→ EXERCISE AIM: Beneath this instruction is a block of data; output from it exactly the lines that run from the one containing "doc.recompute()" through the one containing "in imported if", inclusive.

******

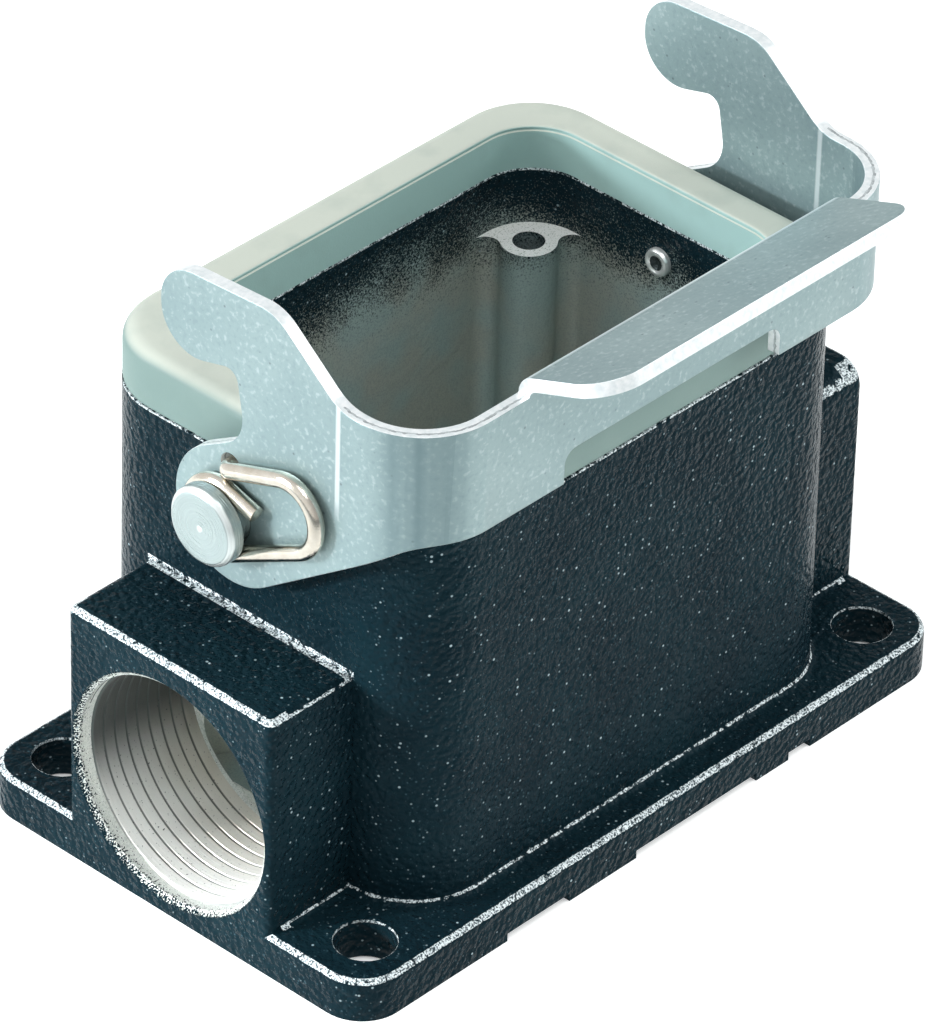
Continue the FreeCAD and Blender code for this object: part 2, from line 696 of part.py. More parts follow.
# Handle: the strip's top bends outwards into a tilted lip
tilt, inside_bend = math.radians(size("handle_tilt")), size("handle_bend")
outside_bend = inside_bend + gauge
bend_centre = Vector(-half_y - inside_bend, size("strip_top"), 0)
lip = Vector(-math.cos(tilt), math.sin(tilt), 0)
lip_normal = Vector(math.sin(tilt), math.cos(tilt), 0)
half_turn = math.pi / 4 - tilt / 2
bisector = Vector(math.cos(half_turn), math.sin(half_turn), 0)
lip_top = bend_centre + lip_normal * outside_bend
lip_length = size("handle_reach") + (half_y + lip_top.x) / math.cos(tilt)
lip_under = bend_centre + lip_normal * inside_bend
root = size("strip_top") - gauge
outline = new_sketch(lever, "HandleOutline", "YZ_Plane", "-=handle_near")
draw(outline, [
    Part.LineSegment(Vector(gauge - half_y, root, 0), Vector(gauge - half_y, bend_centre.y, 0)),
    Part.Arc(Vector(gauge - half_y, bend_centre.y, 0), bend_centre + bisector * outside_bend, lip_top),
    Part.LineSegment(lip_top, lip_top + lip * lip_length),
    Part.LineSegment(lip_top + lip * lip_length, lip_under + lip * lip_length),
    Part.LineSegment(lip_under + lip * lip_length, lip_under),
    Part.Arc(lip_under, bend_centre + bisector * inside_bend, Vector(-half_y, bend_centre.y, 0)),
    Part.LineSegment(Vector(-half_y, bend_centre.y, 0), Vector(-half_y, root, 0)),
    Part.LineSegment(Vector(-half_y, root, 0), Vector(gauge - half_y, root, 0)),
])
handle = pad(lever, "Handle", outline, "=handle_near + =handle_far")
lip_end = (lip_top + lip_under) * 0.5 + lip * lip_length


def lip_corner(across):
    """A test for the short edge through the sheet at one end of the lip."""
    def test(box, edge):
        centre = box.Center
        return near(centre.x, across) and near(centre.y, lip_end.x) and near(centre.z, lip_end.y)

    return test


def handle_steps(box, edge):
    """The two short edges where the handle rises from the strip's top."""
    level = near(box.ZMin, size("strip_top")) and near(box.ZMax, size("strip_top"))
    ends = near(box.XMin, -size("handle_near")) or near(box.XMin, size("handle_far"))
    return level and ends and near(box.XMin, box.XMax) and near(box.YLength, gauge)


lip_near = dress(lever, "Fillet", "LipCornerNear", handle, lip_corner(-size("handle_near")),
                 "Radius", "=handle_corner_near")
lip_far = dress(lever, "Fillet", "LipCornerFar", lip_near, lip_corner(size("handle_far")),
                "Radius", "=handle_corner_far")

# Strip window: its lower edge steps up over the seal
outline = new_sketch(lever, "WindowOutline", "XZ_Plane", "=lever_half_width + =lever_sheet")
window_half, window_top = size("window_half_length"), size("strip_bottom") + size("window_height")
draw(outline, rounded_edges([
    (-window_half, size("strip_bottom") - gauge, 0), (window_half, size("strip_bottom") - gauge, 0),
    (window_half, window_top, size("window_corner")), (-window_half, window_top, size("window_corner")),
]))
window = pocket(lever, "Window", outline, "3 * =lever_sheet")

outline = new_sketch(lever, "PivotHoleCircle", "YZ_Plane")
circles(outline, [("0", "=pivot_height")], "=pin_journal_radius + =pin_play")
pivot_holes = pocket(lever, "PivotHoles", outline)

# Wire clip, seen along X: from its cut end over the pin's groove, round under it,
# out along the arm in a round-cornered loop, and back to a leg bent into the arm
wire = size("wire_radius")
wrap = size("pin_groove_radius") + size("wire_play") + wire
cut_end = Vector(-size("clip_end_back"), size("clip_end_rise"), 0)
loop_low = Vector(-size("clip_low_back"), size("clip_low_rise"), 0)
leg = Vector(-size("clip_leg_back"), size("clip_leg_rise"), 0)
loop_high = Vector(-size("clip_high_back"), size("clip_high_rise"), 0)
loop_end = -size("clip_reach")
leg_bend = size("clip_leg_bend")
leg_hole = new_sketch(lever, "LegHoleCircle", "YZ_Plane")
draw(leg_hole, [Part.Circle(leg + pivot, Vector(0, 0, 1), wire + size("wire_hole_play"))])
leg_holes = pocket(lever, "LegHoles", leg_hole)


def touch(point, side):
    """Where the tangent from a point touches the wrap round the groove."""
    along = tangent_from(point, Vector(0, 0, 0), wrap, side)
    return point + along * math.sqrt(point.Length ** 2 - wrap ** 2)


def bend_points(before, corner, after, radius):
    """The start, middle and end of a round bend at a corner of the wire."""
    back, on = before - corner, after - corner
    back.normalize()
    on.normalize()
    half = back.getAngle(on) / 2
    middle = back + on
    middle.normalize()
    centre = corner + middle * (radius / math.sin(half))
    return corner + back * (radius / math.tan(half)), centre - middle * radius, \
        corner + on * (radius / math.tan(half))


upright = Vector(0, 1, 0)
wrap_start, wrap_end = touch(cut_end, 1), touch(loop_low, -1)
low_corner = crossing(loop_low, loop_low - wrap_end, Vector(loop_end, 0, 0), upright)
high_corner = crossing(loop_high, loop_high - leg, Vector(loop_end, 0, 0), upright)
low_bend = bend_points(wrap_end, low_corner, high_corner, size("clip_low_bend"))
high_bend = bend_points(low_corner, high_corner, leg, size("clip_high_bend"))
homeward = leg - high_corner
homeward.normalize()
leg_start = leg - homeward * leg_bend
inward = Vector(0, 0, 1)
leg_turn = leg_start + inward * leg_bend + (homeward - inward) * (leg_bend * math.sqrt(0.5))
leg_tip = leg + inward * (wire_plane - lever_inside)


def on_arm(point):
    """A point of the clip's own plane, placed outside the cable-end arm."""
    return Vector(point.z - wire_plane, point.x, point.y + pivot.y)


clip_runs = [
    (cut_end, wrap_start),
    (wrap_start, Vector(wrap, 0, 0), wrap_end),
    (wrap_end, low_bend[0]),
    low_bend,
    (low_bend[2], high_bend[0]),
    high_bend,
    (high_bend[2], leg_start),
    (leg_start, leg_turn, leg + inward * leg_bend),
    (leg + inward * leg_bend, leg_tip),
]
path_edges = []
for run in clip_runs:
    points = [on_arm(point) for point in run]
    made = Part.LineSegment(*points) if len(points) == 2 else Part.Arc(*points)
    path_edges.append(made.toShape())
clip_path = doc.addObject("Part::Feature", "ClipPath")
clip_path.Shape = Part.Wire(path_edges)
clip_section = doc.addObject("Part::Circle", "ClipSection")
bind(clip_section, "Radius", "=wire_radius")
outset = on_arm(wrap_start) - on_arm(cut_end)
clip_section.Placement = FreeCAD.Placement(on_arm(cut_end), FreeCAD.Rotation(Vector(0, 0, 1), outset))
clip_near = doc.addObject("Part::Sweep", "wire_clip_cable_end")
clip_near.Label = "wire_clip_cable_end"
clip_near.Sections = [clip_section]
clip_near.Spine = (clip_path, [f"Edge{number + 1}" for number in range(len(path_edges))])
clip_near.Solid = True
clip_near.Frenet = False
clip_far = doc.addObject("Part::Mirroring", "wire_clip_closed_end")
clip_far.Label = "wire_clip_closed_end"
clip_far.Source = clip_near
clip_far.Base = Vector(0, 0, 0)
clip_far.Normal = Vector(1, 0, 0)

doc.recompute()

# Check every object, then write each piece under its label
pieces = [housing, rim_seal, *pins, lever, clip_near, clip_far]
for item in doc.Objects:
    if "Invalid" in item.State or "Error" in item.State:
        raise RuntimeError(f"{item.Name} failed: {item.State}")
for piece in pieces:
    if piece.Shape.isNull() or not piece.Shape.isValid():
        raise RuntimeError(f"{piece.Label} has no valid shape")
    if len(piece.Shape.Solids) != 1:
        raise RuntimeError(f"{piece.Label} is {len(piece.Shape.Solids)} solids")
os.makedirs("parts", exist_ok=True)
for piece in pieces:
    piece.Shape.exportStep(f"parts/{piece.Label}.step")
    print(piece.Label, round(piece.Shape.Volume / 1000, 3), "cm3")
wire_length = sum(edge.Length for edge in path_edges)
print("wire length", round(wire_length, 2), "volume ratio",
      round(clip_near.Shape.Volume / (wire_length * math.pi * wire ** 2), 4))
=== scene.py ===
import math
import bmesh
import bpy
import numpy as np
from mathutils import Matrix, Vector


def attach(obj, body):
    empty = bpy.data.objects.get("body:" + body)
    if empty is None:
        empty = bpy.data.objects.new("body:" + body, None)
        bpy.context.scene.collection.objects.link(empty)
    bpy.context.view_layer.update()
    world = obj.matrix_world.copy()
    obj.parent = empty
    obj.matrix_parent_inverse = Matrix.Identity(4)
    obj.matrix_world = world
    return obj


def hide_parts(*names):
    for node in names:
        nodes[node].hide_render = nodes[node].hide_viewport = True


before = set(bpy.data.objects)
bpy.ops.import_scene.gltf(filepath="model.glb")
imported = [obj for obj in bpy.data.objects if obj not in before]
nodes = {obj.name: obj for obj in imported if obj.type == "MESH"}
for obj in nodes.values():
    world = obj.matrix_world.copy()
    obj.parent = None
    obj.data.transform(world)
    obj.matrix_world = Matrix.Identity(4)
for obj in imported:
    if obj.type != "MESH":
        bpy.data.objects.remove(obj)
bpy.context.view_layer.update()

# The viewpoint: a long lens high over the cable end, on the lever's side.
# Azimuth, elevation, roll and distance put the casting's edges where they are seen.
AZIMUTH, ELEVATION, ROLL = (math.radians(angle) for angle in (-47.631, 35.297, 1.549))
DISTANCE, TARGET, FOCAL_PIXELS, TALL_PIXELS = 0.803993, Vector((0.000024, 0.001084, 0.02588)), 8228.24, 1024
backwards = Vector((math.sin(AZIMUTH) * math.cos(ELEVATION), -math.cos(AZIMUTH) * math.cos(ELEVATION),
                    math.sin(ELEVATION)))
level = Vector((math.cos(AZIMUTH), math.sin(AZIMUTH), 0))
raised = backwards.cross(level)
right = level * math.cos(ROLL) + raised * math.sin(ROLL)
upward = raised * math.cos(ROLL) - level * math.sin(ROLL)
lens = bpy.data.cameras.new("camera")
lens.sensor_fit = "VERTICAL"
lens.sensor_height = 36
lens.lens = FOCAL_PIXELS / TALL_PIXELS * lens.sensor_height
lens.clip_start, lens.clip_end = 0.05, 20
camera = bpy.data.objects.new("camera", lens)
turn = Matrix((right, upward, backwards)).transposed().to_4x4()
camera.matrix_world = Matrix.Translation(TARGET + backwards * DISTANCE) @ turn
bpy.context.scene.collection.objects.link(camera)
bpy.context.scene.camera = camera
bpy.context.scene.view_settings.view_transform = "Standard"


def linear(code):
    """An sRGB hex colour as linear red, green, blue and 1: ((c + 0.055) / 1.055) ^ 2.4 above 0.04."""
    values = [int(code[number:number + 2], 16) / 255 for number in (1, 3, 5)]
    return [v / 12.92 if v <= 0.04045 else ((v + 0.055) / 1.055) ** 2.4 for v in values] + [1.0]


def add(owner, kind, inputs=None, output=0, **settings):
    """Adds one shader node with its settings, sets or links its inputs, and returns one output."""
    tree = owner.node_tree
    node = tree.nodes.new("ShaderNode" + kind)
    for name, value in settings.items():
        setattr(node, name, value)
    for key, value in (inputs or {}).items():
        if isinstance(value, bpy.types.NodeSocket):
            tree.links.new(value, node.inputs[key])
        else:
            node.inputs[key].default_value = value
    return node.outputs[output] if len(node.outputs) else node


# Studio: a white paper sweep under and behind the part, and soft boxes round it.
# The paper shows as plain white and still takes the part's shadow.
world = bpy.data.worlds.new("studio air")
bpy.context.scene.world = world
world.use_nodes = True
world.node_tree.nodes.clear()
# plain white to the camera and in gloss and clear material, a soft even light to all else
seen, gleam, through = (add(world, "LightPath", output=ray) for ray in (0, 3, 6))
shown = add(world, "Math", {0: seen, 1: gleam}, operation="MAXIMUM")
shown = add(world, "Math", {0: shown, 1: through}, operation="MAXIMUM")
air = add(world, "Background", {0: linear("#edf6fa"), 1: 0.5})
# in metal the white air falls off a little from the lit left side towards the back right
aside = add(world, "VectorMath", {0: add(world, "TexCoord"), 1: (-0.74, 0.42, -0.2)}, output=1,
            operation="DOT_PRODUCT")
falloff = add(world, "MapRange", {0: aside, 1: -0.5, 2: 0.6, 3: 0.5, 4: 1.0}, interpolation_type="SMOOTHSTEP")
bright = add(world, "Math", {0: falloff, 1: seen}, operation="MAXIMUM")
paper_air = add(world, "Background", {0: linear("#ffffff"), 1: bright})
both = add(world, "MixShader", {0: shown, 1: air, 2: paper_air})
add(world, "OutputWorld", {0: both})

paper = bpy.data.materials.new("white paper")
paper.use_nodes = True
paper.node_tree.nodes.clear()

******

→ EXERCISE ANSWER:
doc.recompute()

# Check every object, then write each piece under its label
pieces = [housing, rim_seal, *pins, lever, clip_near, clip_far]
for item in doc.Objects:
    if "Invalid" in item.State or "Error" in item.State:
        raise RuntimeError(f"{item.Name} failed: {item.State}")
for piece in pieces:
    if piece.Shape.isNull() or not piece.Shape.isValid():
        raise RuntimeError(f"{piece.Label} has no valid shape")
    if len(piece.Shape.Solids) != 1:
        raise RuntimeError(f"{piece.Label} is {len(piece.Shape.Solids)} solids")
os.makedirs("parts", exist_ok=True)
for piece in pieces:
    piece.Shape.exportStep(f"parts/{piece.Label}.step")
    print(piece.Label, round(piece.Shape.Volume / 1000, 3), "cm3")
wire_length = sum(edge.Length for edge in path_edges)
print("wire length", round(wire_length, 2), "volume ratio",
      round(clip_near.Shape.Volume / (wire_length * math.pi * wire ** 2), 4))
=== scene.py ===
import math
import bmesh
import bpy
import numpy as np
from mathutils import Matrix, Vector


def attach(obj, body):
    empty = bpy.data.objects.get("body:" + body)
    if empty is None:
        empty = bpy.data.objects.new("body:" + body, None)
        bpy.context.scene.collection.objects.link(empty)
    bpy.context.view_layer.update()
    world = obj.matrix_world.copy()
    obj.parent = empty
    obj.matrix_parent_inverse = Matrix.Identity(4)
    obj.matrix_world = world
    return obj


def hide_parts(*names):
    for node in names:
        nodes[node].hide_render = nodes[node].hide_viewport = True


before = set(bpy.data.objects)
bpy.ops.import_scene.gltf(filepath="model.glb")
imported = [obj for obj in bpy.data.objects if obj not in before]
nodes = {obj.name: obj for obj in imported if obj.type == "MESH"}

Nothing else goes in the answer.